Ray Lamb's story was the kind that Ronald Reagan so winningly used to turn the policies of the world's most powerful nation.
I met Lamb in 1988 in Alderson, W.Va., on a farm atop a mountain, a place where men like him who lived on Washington's heating grates could go for sanctuary.
Ray Lamb had been on the streets since 1981. He was a bright man and carried a Bible with him, as well as books about beekeeping. He also drank -- a lot. At the farm, where no alcohol was allowed, Lamb spent weeks by himself in a tiny log cabin, praying and reading. He read religious works and inspirational tracts. When I was there, he was deep into a volume called "The Incredible Human Potential."
"When I come here," Lamb told me out in the cabin, "I quit drinking fast, and it is great. I can even see a little better. Everything's changing for me. I take a deep breath, sit out here, watch the sun rise, eat off the land. Berries. Nuts. Find a honeycomb."
President Reagan could hear a story like Lamb's and spin it into a lesson for us all about the power each of us has to rise up from the depths and grab hold of life's opportunities. This was more than an actor's ability to enliven a character; there was in Reagan an imaginative empathy that connected with people of all walks.

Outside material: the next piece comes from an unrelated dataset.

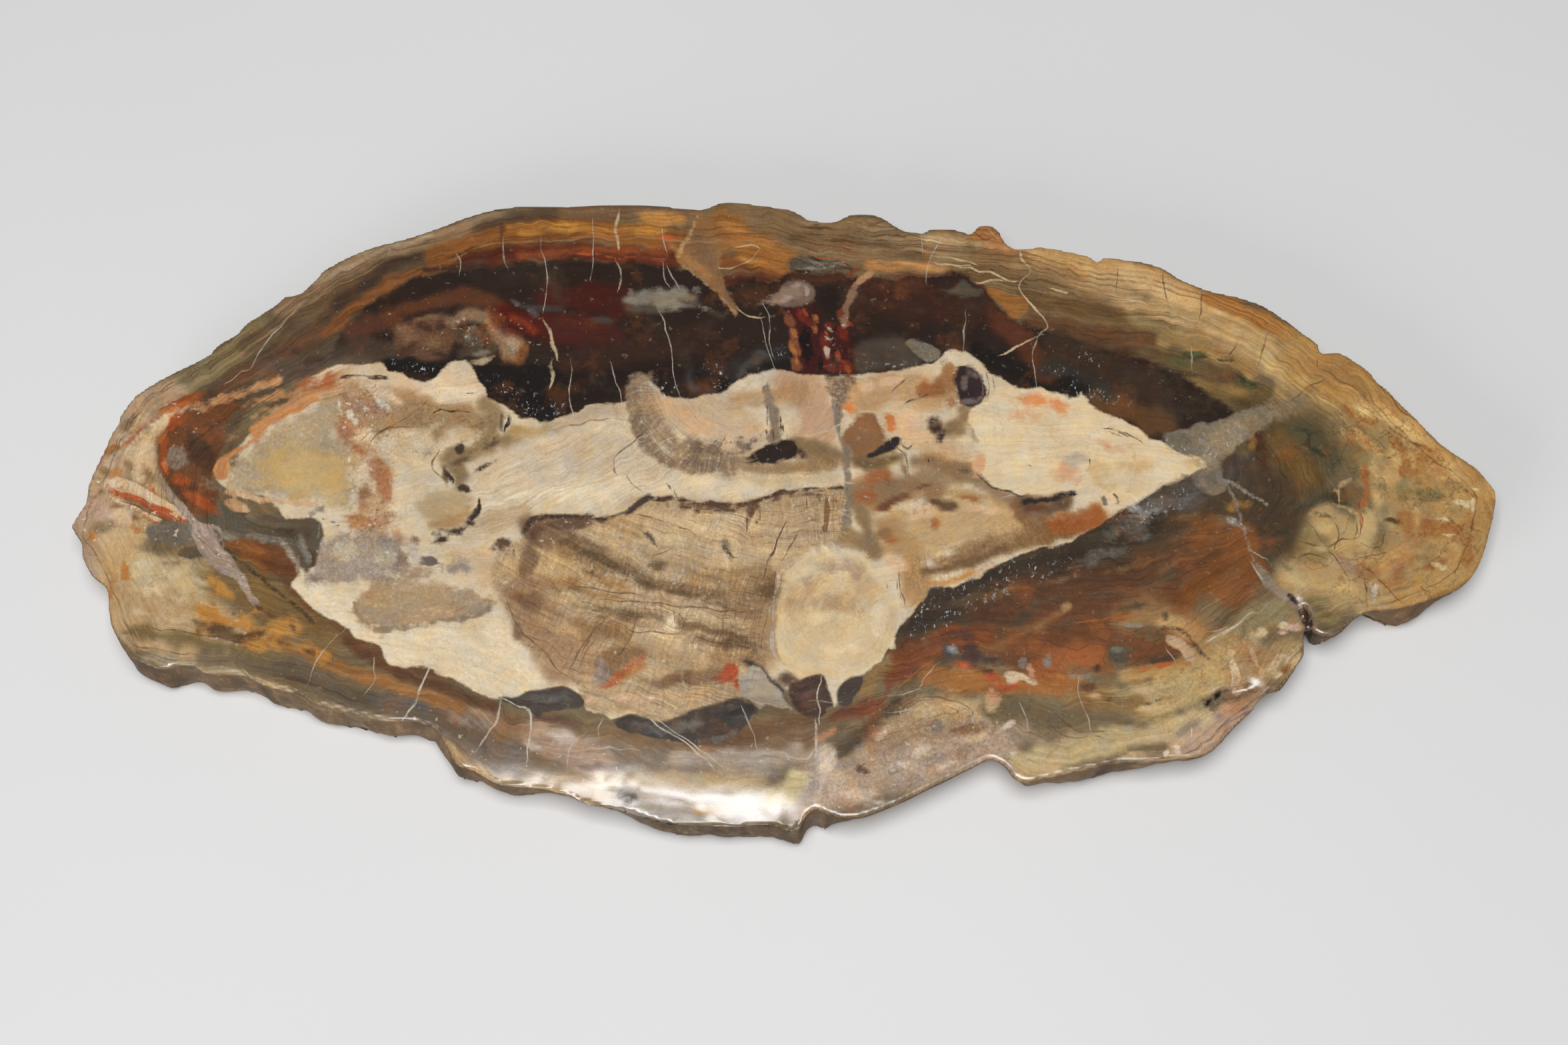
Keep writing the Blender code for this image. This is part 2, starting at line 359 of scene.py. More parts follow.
def oval(place, reach):
    """Vertices near an oval, and their distance from its middle, as a share of its radius."""
    x, y, long, wide, turn = place
    which = np.flatnonzero((abs(px - x) < reach) & (abs(py - y) < reach))
    turn = math.radians(turn)
    dx, dy = px[which] - x, py[which] - y
    along = (dx * math.cos(turn) + dy * math.sin(turn)) / (long / 2)
    across = (dy * math.cos(turn) - dx * math.sin(turn)) / (wide / 2)
    return which, np.hypot(along, across)


def spots(colour, soft, *row, rough=0.5, full=FAR, **strengths):
    """Small oval markings, all in one colour."""
    deep = np.full(count, -FAR * 3)
    for place in ovals_of(row):
        which, share = oval(place, place[2] / 2 + 24)
        deep[which] = np.maximum(deep[which], (1 - share) * place[3] / 2 / soft)
    which = np.flatnonzero(deep > -FAR * 2)
    deep = deep[which] + rough * (ragged_big[which] + ragged_small[which])
    lay_coat(colour, which, deep, soft, full, strengths)


def clouds(name, colour, *row, much=0.9, rough=0.35):
    """Soft oval stains in a base coat."""
    for place in ovals_of(row):
        which, share = oval(place, place[2] * 0.8 + 10)
        uneven = rough * (ragged_big[which] + 0.7 * ragged_small[which])
        cover = (much * step_up(1.3 - share + uneven, 0, 0.75))[:, None]
        paint = base_paint[name]
        paint[which] = paint[which] * (1 - cover) + shade(colour) * cover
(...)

Reagan would have left out the rest of Lamb's story, the part about how he had been working and functioning up until 1981, when Reagan fired all of the country's air traffic controllers because they had launched an illegal strike. Lamb had been a controller for 17 years, working in Leesburg.
"Ray's world fell apart," said Michael Kirwan, a saintly man who would drive the homeless of Washington to that farm and knew Lamb well. Kirwan, who has since died, would not have blamed Lamb's fall on the president, nor do I.
Sacking the controllers and hiring new ones was classic Reagan, a dramatic demonstration that, despite his amiable manner, he meant business. It was one of his boldest, most effective moves.
But it was also classic Reagan in that the president did what he believed was right and was able to maintain absolute deniability about any pain that resulted from his actions because he filtered out such bad news. He could say with apparent honesty that he didn't know his administration had traded arms for hostages in the Iran-contra scandal. He could say that there couldn't be much unemployment because the Sunday paper was chockablock with help wanted ads.
And he could visit Congress Heights Elementary School in the District and get chummy with his student pen pal, Rudolph Hines, and even travel to the Hines family's wretched patch of Southeast for a fried chicken dinner, yet remain oblivious to the hopelessness, dysfunction and utter separation of that part of this nation.
Those of us who never quite got the adoration that Reagan engendered couldn't get past his seeming blindness to the homeless and the jobless and the lost. Reagan freed Americans to believe that looking out for number one was morally and socially okay, that a happy and consuming middle class would lift up those below.
But what came out of those years was an ever-wider gap between the incomes and experiences of the haves and the have-nots. In this city, Experience Unlimited, the great go-go band, sang of Reaganomics, "No matter what they cut back, we're going to say, 'Ooh la la la' to that," and a generation that saw no way out other than the foolish dreams of hustling and pro sports was lost to crack, music videos and a deepening disconnect from the ideals of work and family.
The picture of Reagan we see this week is filled with the soft images and gentle words his administration worked so hard and effectively to create, and there can be no question that he was an extraordinary politician and ultimately far less doctrinaire than some admirers make him out to be.
Almost since the day he left office, those who were captivated by his idea that the selfish life could be a morally upstanding one have sought to turn Reagan into an icon. Soon, the campaign to put a Reagan memorial on the Mall will begin anew. It doesn't seem to matter to that crowd that Reagan himself signed into law a bill that barred any memorial from being built until 25 years after the honoree's death. Like their hero, they can't be bothered with the facts.